* [GOAL]
Return only the lines between the line holding "Reconstruct the object" and the line holding "from FreeCAD import Vector", the two boundary lines included, exactly as they appear.

___ EXTRACTED DATA ___

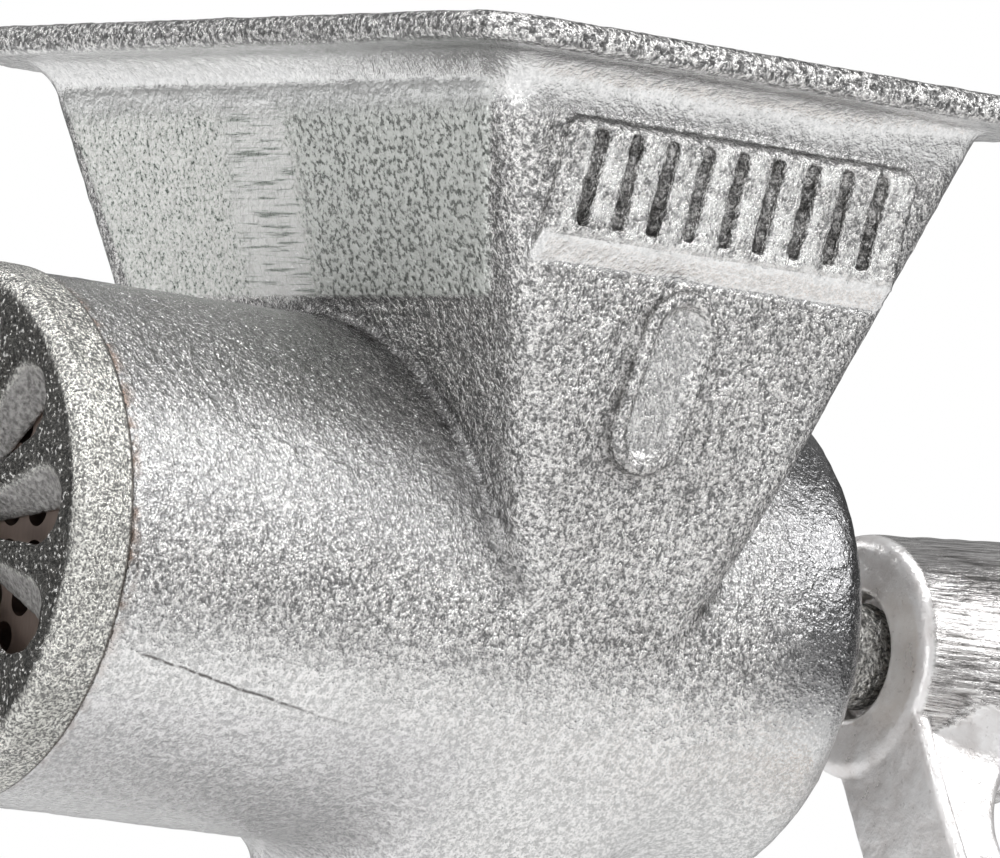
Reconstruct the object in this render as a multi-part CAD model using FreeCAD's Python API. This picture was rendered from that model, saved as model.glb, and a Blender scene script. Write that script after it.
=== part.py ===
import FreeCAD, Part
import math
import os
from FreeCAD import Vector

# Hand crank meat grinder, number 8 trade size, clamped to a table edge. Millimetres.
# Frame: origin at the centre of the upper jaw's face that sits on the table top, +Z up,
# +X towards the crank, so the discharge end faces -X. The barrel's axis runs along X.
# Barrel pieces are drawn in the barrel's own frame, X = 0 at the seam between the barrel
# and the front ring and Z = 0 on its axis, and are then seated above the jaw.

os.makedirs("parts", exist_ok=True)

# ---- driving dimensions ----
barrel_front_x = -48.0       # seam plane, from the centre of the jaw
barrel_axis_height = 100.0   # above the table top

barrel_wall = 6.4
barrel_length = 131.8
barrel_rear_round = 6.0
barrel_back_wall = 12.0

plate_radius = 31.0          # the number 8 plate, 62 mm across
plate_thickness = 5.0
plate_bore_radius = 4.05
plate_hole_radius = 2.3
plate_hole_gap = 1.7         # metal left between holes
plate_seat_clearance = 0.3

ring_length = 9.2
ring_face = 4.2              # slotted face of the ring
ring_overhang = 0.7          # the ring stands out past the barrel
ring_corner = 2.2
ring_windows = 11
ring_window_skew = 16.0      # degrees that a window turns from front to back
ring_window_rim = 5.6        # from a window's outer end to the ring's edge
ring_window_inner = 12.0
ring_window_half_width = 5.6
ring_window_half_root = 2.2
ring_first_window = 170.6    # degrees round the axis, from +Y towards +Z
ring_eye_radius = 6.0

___
___ EXTRACTED DATA ___

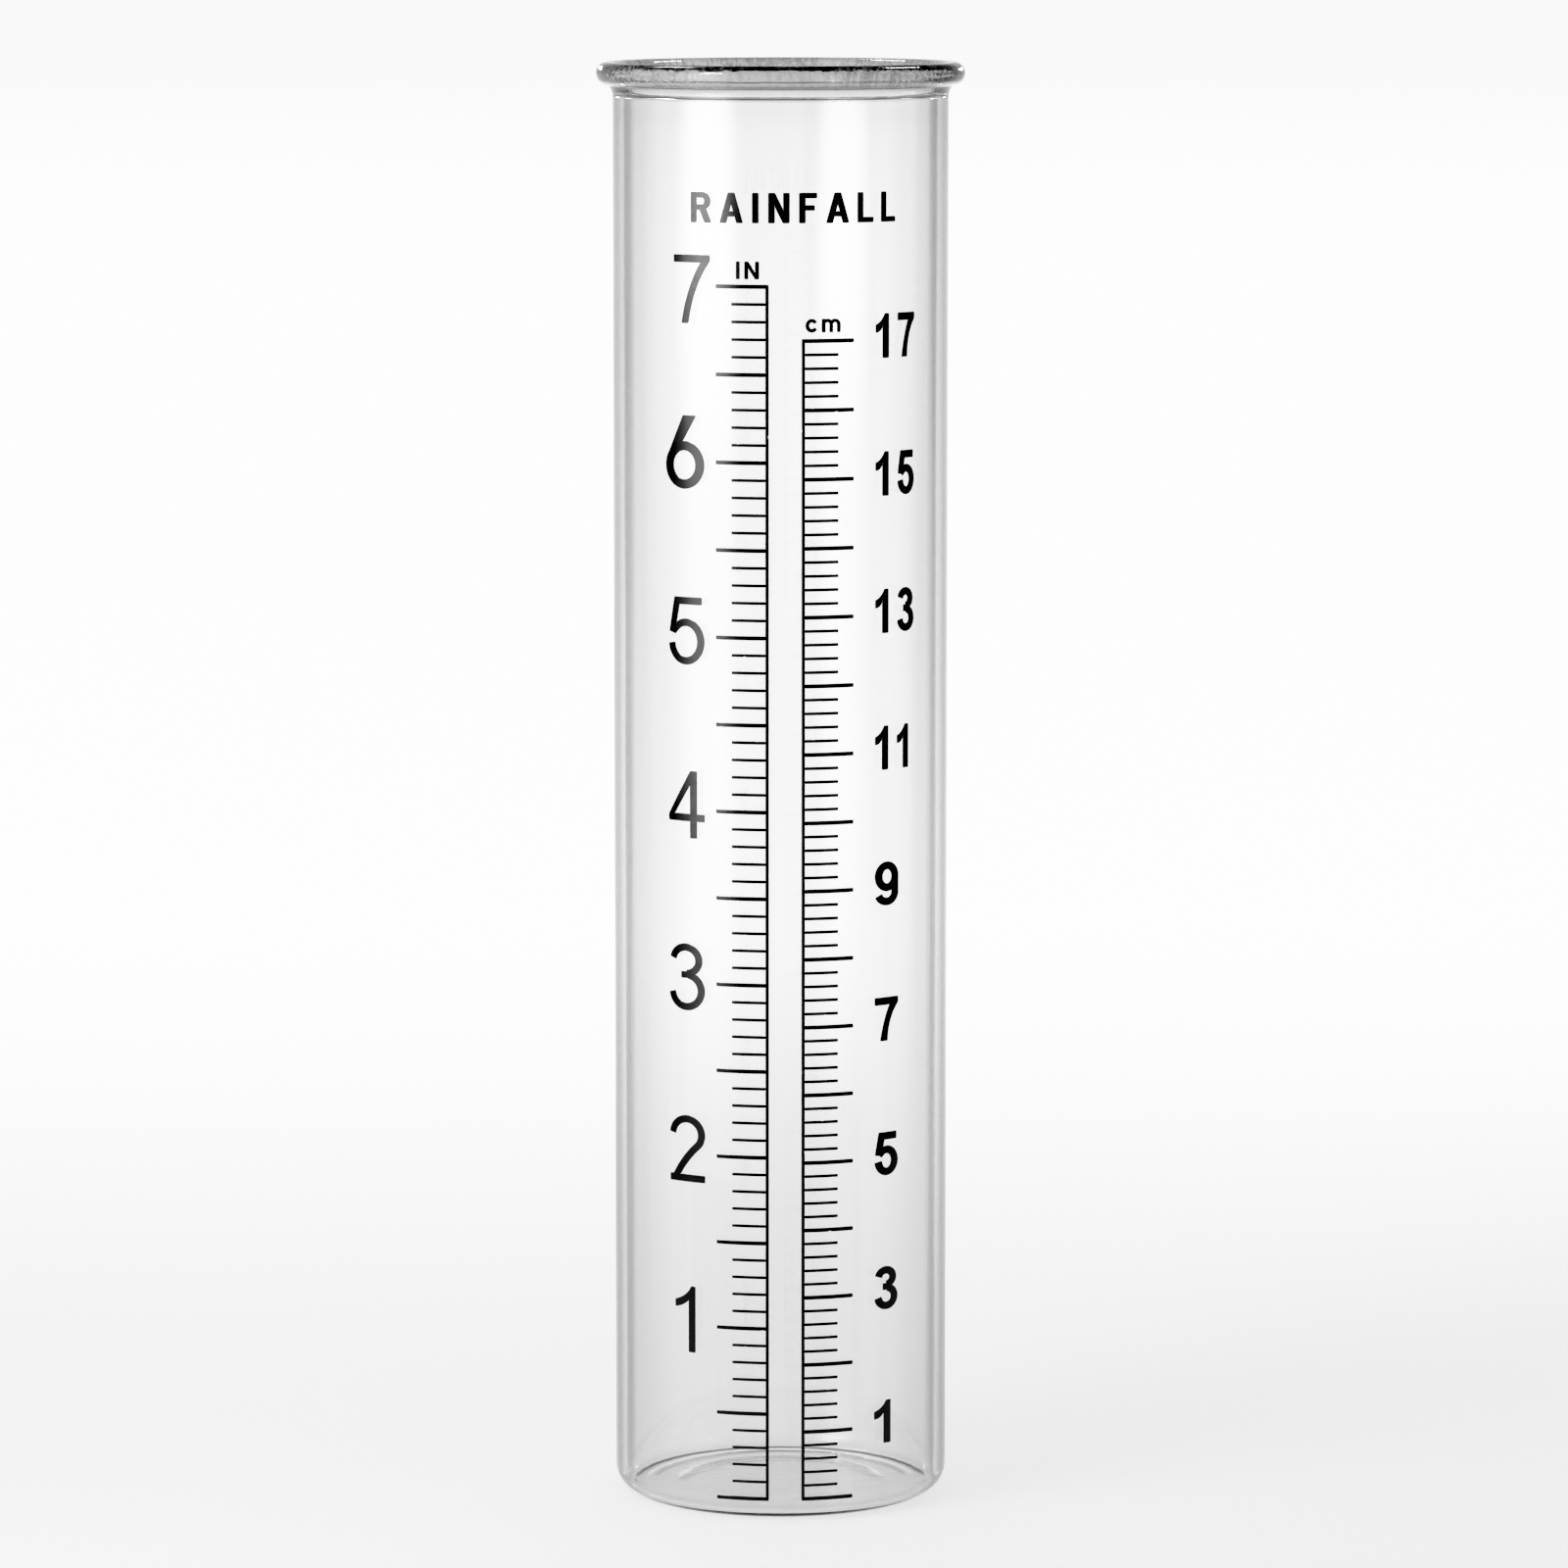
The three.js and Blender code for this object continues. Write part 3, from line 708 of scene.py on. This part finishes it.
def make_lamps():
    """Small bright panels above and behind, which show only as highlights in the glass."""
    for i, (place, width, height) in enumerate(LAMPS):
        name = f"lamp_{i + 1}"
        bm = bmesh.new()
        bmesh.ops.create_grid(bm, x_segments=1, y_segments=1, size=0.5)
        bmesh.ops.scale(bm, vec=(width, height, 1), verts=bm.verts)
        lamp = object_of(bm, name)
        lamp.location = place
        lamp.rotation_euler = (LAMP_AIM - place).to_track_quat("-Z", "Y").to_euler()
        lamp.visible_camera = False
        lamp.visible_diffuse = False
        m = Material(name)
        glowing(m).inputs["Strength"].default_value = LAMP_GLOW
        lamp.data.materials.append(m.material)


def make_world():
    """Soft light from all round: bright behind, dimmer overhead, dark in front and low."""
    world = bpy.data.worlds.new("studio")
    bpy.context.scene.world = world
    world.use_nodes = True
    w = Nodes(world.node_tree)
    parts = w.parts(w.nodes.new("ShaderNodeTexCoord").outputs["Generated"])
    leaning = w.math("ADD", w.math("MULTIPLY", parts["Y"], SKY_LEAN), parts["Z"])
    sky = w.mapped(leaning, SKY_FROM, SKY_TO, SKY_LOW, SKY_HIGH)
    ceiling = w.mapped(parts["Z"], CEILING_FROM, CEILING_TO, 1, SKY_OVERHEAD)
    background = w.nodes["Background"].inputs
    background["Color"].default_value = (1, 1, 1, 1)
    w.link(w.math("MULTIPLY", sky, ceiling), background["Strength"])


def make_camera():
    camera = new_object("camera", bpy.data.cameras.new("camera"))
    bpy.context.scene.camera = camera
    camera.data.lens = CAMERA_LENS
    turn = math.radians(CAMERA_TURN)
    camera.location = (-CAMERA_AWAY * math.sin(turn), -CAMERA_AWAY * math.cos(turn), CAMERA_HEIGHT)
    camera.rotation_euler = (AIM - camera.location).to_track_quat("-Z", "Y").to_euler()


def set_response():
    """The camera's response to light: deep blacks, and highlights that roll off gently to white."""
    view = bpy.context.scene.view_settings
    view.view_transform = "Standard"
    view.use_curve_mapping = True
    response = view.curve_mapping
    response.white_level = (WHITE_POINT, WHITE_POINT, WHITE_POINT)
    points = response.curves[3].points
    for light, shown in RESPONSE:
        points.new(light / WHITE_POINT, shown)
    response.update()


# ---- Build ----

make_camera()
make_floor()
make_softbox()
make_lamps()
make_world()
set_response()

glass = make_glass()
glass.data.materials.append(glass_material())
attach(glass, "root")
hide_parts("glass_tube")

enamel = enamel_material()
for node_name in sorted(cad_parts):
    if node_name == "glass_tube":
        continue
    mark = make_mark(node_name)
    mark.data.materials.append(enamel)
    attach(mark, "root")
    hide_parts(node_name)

___

* [EXERCISE RESPONSE]
Reconstruct the object in this render as a multi-part CAD model using FreeCAD's Python API. This picture was rendered from that model, saved as model.glb, and a Blender scene script. Write that script after it.
=== part.py ===
import FreeCAD, Part
import math
import os
from FreeCAD import Vector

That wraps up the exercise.